Aaron, Stewart, and McCaig’s The Other Side delivers a strange and terrible beauty where the heat, humidity, fever, stench, and mania of the Vietnam War is palpable. If you don’t already own this one, you should.

The Other Side Special Edition. Cover art by Cameron Stewart.

The Other Side, written by Jason Aaron with drawings by Cameron Stewart and colors by Dave McCaig, recently received the deluxe edition treatment with a hardcover collected edition from Image Comics of the Eisner-nominated 2006 Vertigo mini-series. Marking 50 years since the American war in Vietnam reached its peak in terms of US troops committed, 2017 has seen the release of numerous new histories of the American phase of the Vietnam War, the release of Ken Burns and Lynn Novick’s documentary series The Vietnam War, and a concurrent renewed scholarly and public interest in the conflict, so Image’s reissue of this excellent series is very well-timed.

The Other Side p. 1. Script by Jason Aaron, art by Cameron Stewart.

The story follows the journeys of 19 year-old Marine PFC Bill Everette and People’s Army of North Vietnam (PAVN) recruit Vo Binh Dai, tracing roughly a year in their lives through brilliantly executed parallel storytelling. Aaron has claimed that The Other Side represents the hardest work he has ever put into a book, and he credits the work with launching his subsequent career in comics. Cameron Stewart also put a great deal of effort into the work, including a research trip to Vietnam, and the new edition includes excerpts from his e-mails home, as well as numerous photographs from the trip. One of the latter particularly struck me: it shows Stewart, a skinny young man either emerging from or lowering himself into the opening of a tunnel system used by PAVN and Viet Cong troops during the war. The opening appears to be only an inch or less wider than Stewart’s ribcage, and the reader can easily draw a line from that particular tour to the claustrophobic scenes of Vo’s own time in the tunnels in the comic.

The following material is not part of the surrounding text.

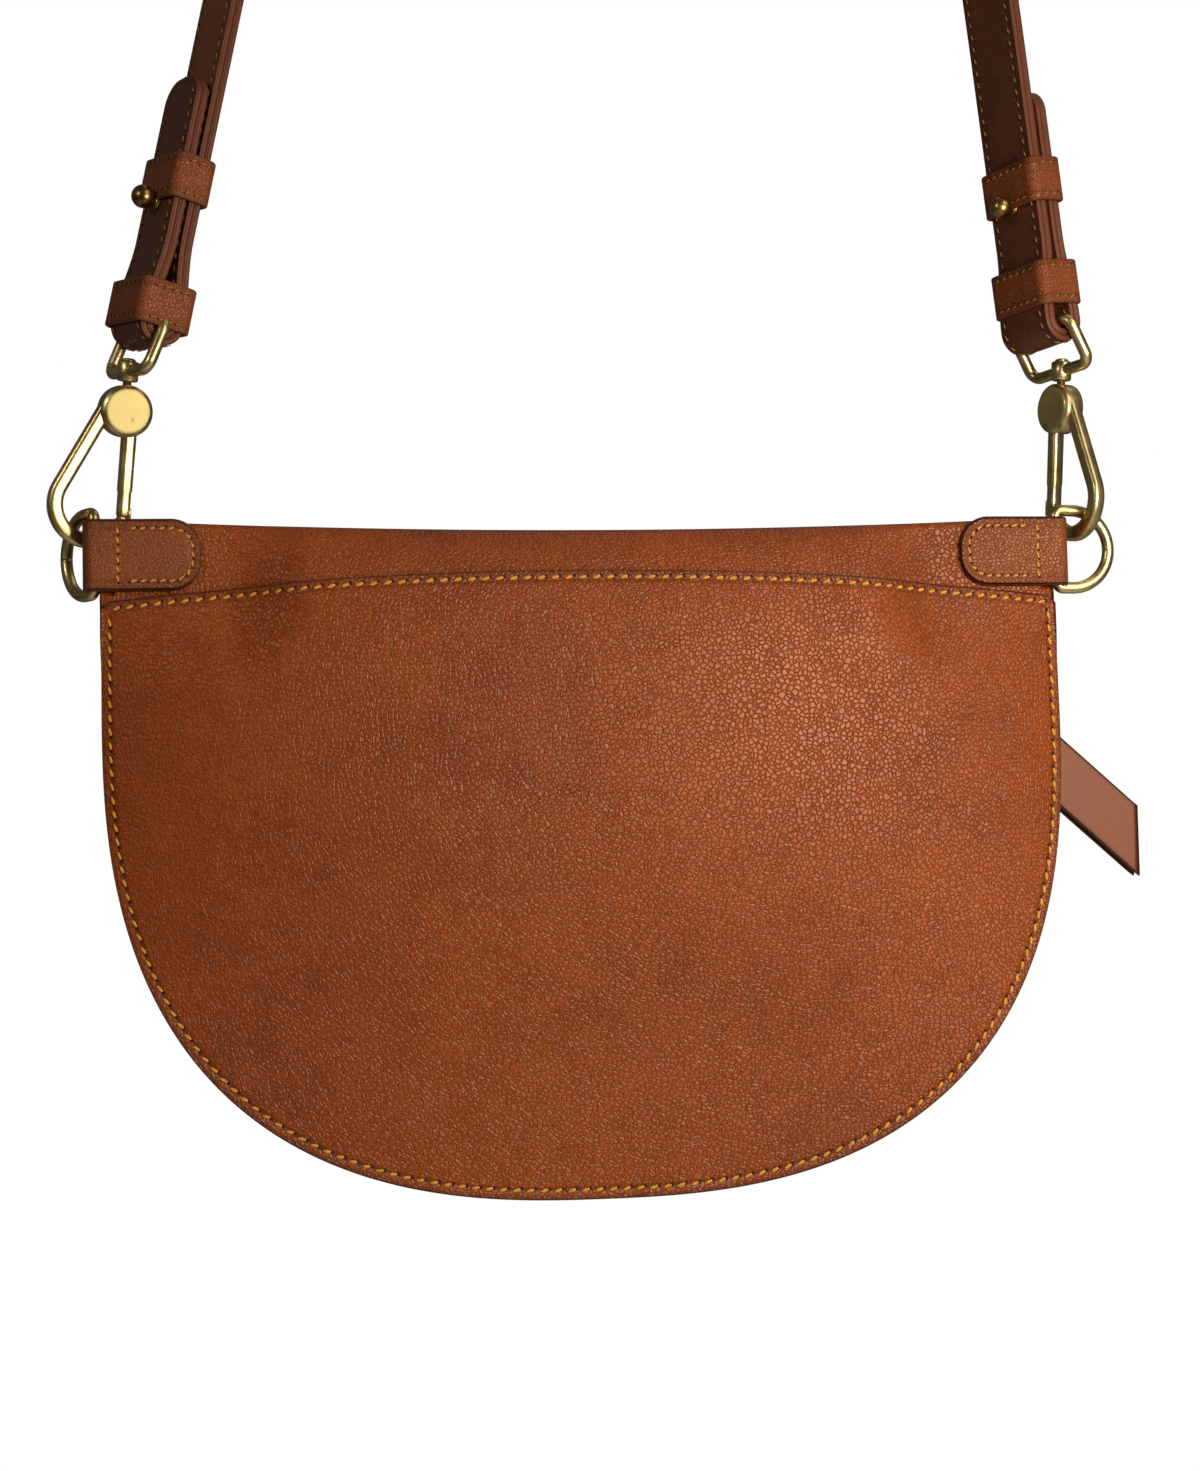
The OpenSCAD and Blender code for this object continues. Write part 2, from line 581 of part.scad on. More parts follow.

The Other Side. Aaron & Stewart.

Aaron and Stewart don’t shy away from the war’s brutality, horror, and – for Everette at least – pointlessness. Even more striking, however, is their choice to underline the madness of the war, both literally and figuratively, for Everette is truly mentally ill, suffering from visual and auditory hallucinations even before he leaves Boot Camp, and despite his honestly about his condition, the Marine doctors, Chaplin, and even his platoon sergeant in Vietnam are utterly unconcerned and uncaring. So long as he can keep it together enough to do his job in the field, no one really cares if he goes truly insane. Nor does Vo escape the madness as he and his comrades march down Route 559 (the Ho Chi Minh Trail), progressively falling victim to hunger, thirst, heat stroke, malaria, and other fevers, he too leaves reality behind for a world in which B-52 spilling thousands of pounds of explosives from their bellies become mythical dragons, and the American enemy monsters from legend. It is this kind of portrayal of mental and emotional stress and horror that sets The Other Side apart from most war comics with a Vietnam focus, and gives the book a visceral horror that very effectively reaches out and grabs the reader.

The Other Side.

Stewart’s artwork is perfectly suited to the story, and artist, writer, and colorist work together seamlessly to tell their tale of two kids who are ultimately little more that meat in an industrial grinder that controls their very lives and doesn’t care about either of them. This feeling of a lack of agency in the face of a seemingly inevitable and unavoidable progression towards madness and death pervades Aaron and Stewart’s book, and Stewart’s cartoony-realism combined with his use of deep blacks and a moody palette brilliantly used by McCaig bring a strange and terrible beauty to the entire book where the heat, humidity, fever, stench, and mania of the war and the land are palpable. This is one of those comics that really is important, and Image’s well-made hardback edition does it justice. The Other Side is available from your local comic shop or Amazon, and, if you don’t already own this one, you should.